And keep in mind that Collier, the Falcons’ director of pro personnel, isn’t the son of just any football coach, either.

His father is Joe Collier, the former Buffalo Bills head coach, who is best known for his time as an assistant coach and defensive coordinator for the Denver Broncos from 1969 to 1988 and is considered to be the architect of the “Orange Crush” defense of the late 1970s.

And while Collier’s father was helping guide the Broncos to multiple Super Bowl appearances, he was right in the middle of it all as a kid, even serving as one of the Broncos’ training camp ball boys for five years.

Looking back, Collier says that he “kind of lucked out” with his father being an institution in Denver for two decades. After all, it’s extremely rare for a coach’s child to go from kindergarten to their senior year of high school in the same school district, like Collier did.

“In a way, you become a football brat, like Army brats, because in this business there’s so much moving around,” Collier said.

Even though so many coaches – and their families – would eventually come and go, that was the nature of the profession. Regardless, there was just something about coaches, even at an early age, that made an impression on Collier.

“It wasn’t so much that the game was in me, but it was the relationships that I saw that my dad had – especially with coaching staffs, secondarily with the players – and I was impressed with the integrity of the people in coaching,” Collier said. “Coaches tell it like it is. And I enjoyed that kind of personality and as a kid, I just gravitated toward that. And it was tons of fun being around the players, too.”

In short, football people were his people.

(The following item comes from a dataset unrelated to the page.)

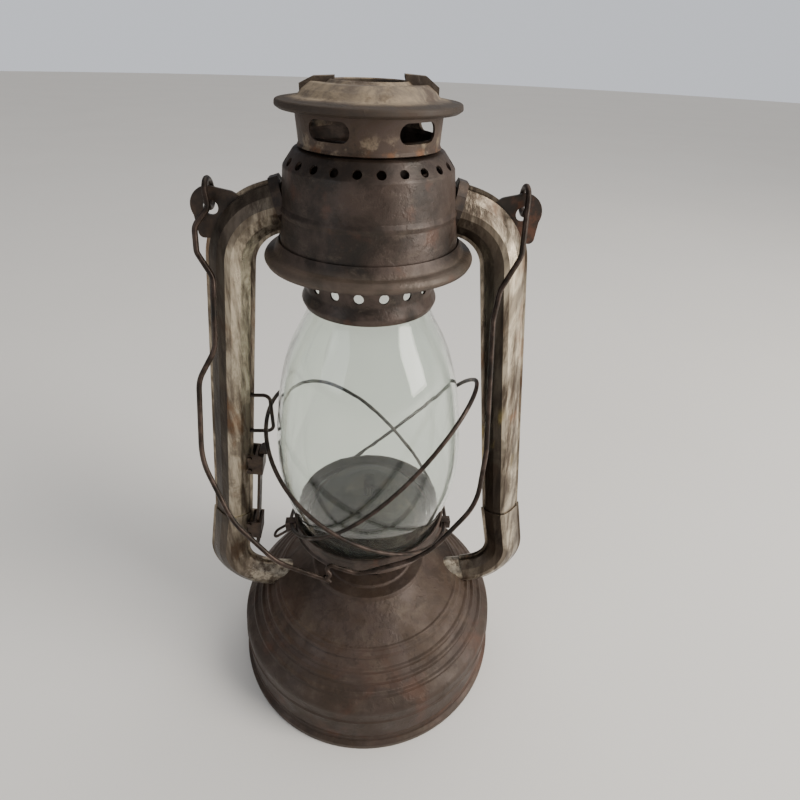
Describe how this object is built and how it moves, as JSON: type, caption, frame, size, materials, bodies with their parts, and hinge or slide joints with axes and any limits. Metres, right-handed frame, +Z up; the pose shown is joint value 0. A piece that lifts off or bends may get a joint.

After 22 years Collier suddenly wanted to ‘move far away from football’

Not surprisingly, Collier played football in high school, went on to play linebacker at the University of Northern Colorado and earned his degree.

Then Collier went in a completely different direction.

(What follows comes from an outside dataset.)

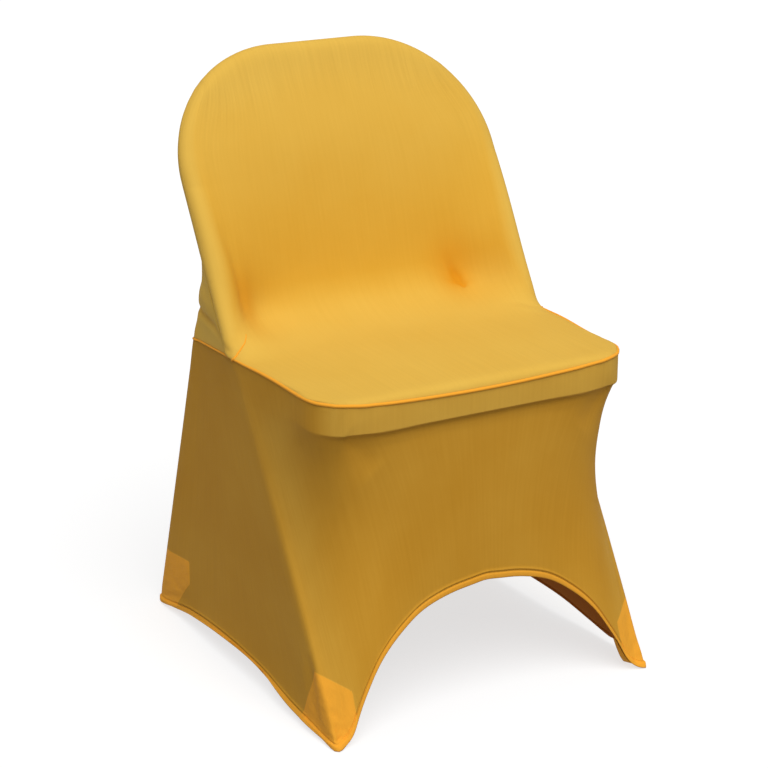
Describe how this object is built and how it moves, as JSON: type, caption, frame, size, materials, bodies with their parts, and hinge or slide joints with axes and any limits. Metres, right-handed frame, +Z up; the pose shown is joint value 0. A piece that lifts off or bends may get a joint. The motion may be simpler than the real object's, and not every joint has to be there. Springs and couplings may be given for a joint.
{
  "type": "folding chair cover",
  "caption": "Fitted stretch cover for a folding chair, with a rounded backrest, a seat with a front band, a full skirt with open arches and foot pockets.",
  "frame": {"origin": "inside the top of the backrest, where the chair holds the cover up", "axes": "+X to the sitter's left and the viewer's right seen from the front, the front faces -Y, +Z up"},
  "size_m": [0.4992, 0.5478, 0.8272],
  "materials": {
    "front_panel": "matte stretch knit, gold",
    "back_panel": "matte stretch knit, gold",
    "skirt": "matte stretch knit, gold",
    "foot_pocket": "matte stretch knit, gold"
  },
  "bodies": {
    "root": {"front_panel": "front_panel", "back_panel": "back_panel", "skirt": "skirt", "foot_pocket_front_left": "foot_pocket", "foot_pocket_front_right": "foot_pocket", "foot_pocket_rear_left": "foot_pocket", "foot_pocket_rear_right": "foot_pocket"}
  },
  "joints": []
}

“I went totally the opposite (from what everyone around him expected),” Collier said. “I wanted to move as far away from football at that point. Looking back, I don’t even know why I felt that way. For 22 years I had been around football and I guess maybe my soul just wanted a break.”

Collier enrolled in some graduate classes at Metropolitan State University of Denver, still trying to figure out what exactly he wanted to do. Then it hit him: he wanted to get into journalism.

“I’ve always been jokingly told that I have a great face for radio,” said Collier, who then researched some journalism programs before starting at the University of Colorado in Boulder. But it wasn’t long before Collier found himself wandering over to Buffaloes’ football practice fields every so often, too.

He missed football. Or as he put it, “the itch started to show up again.”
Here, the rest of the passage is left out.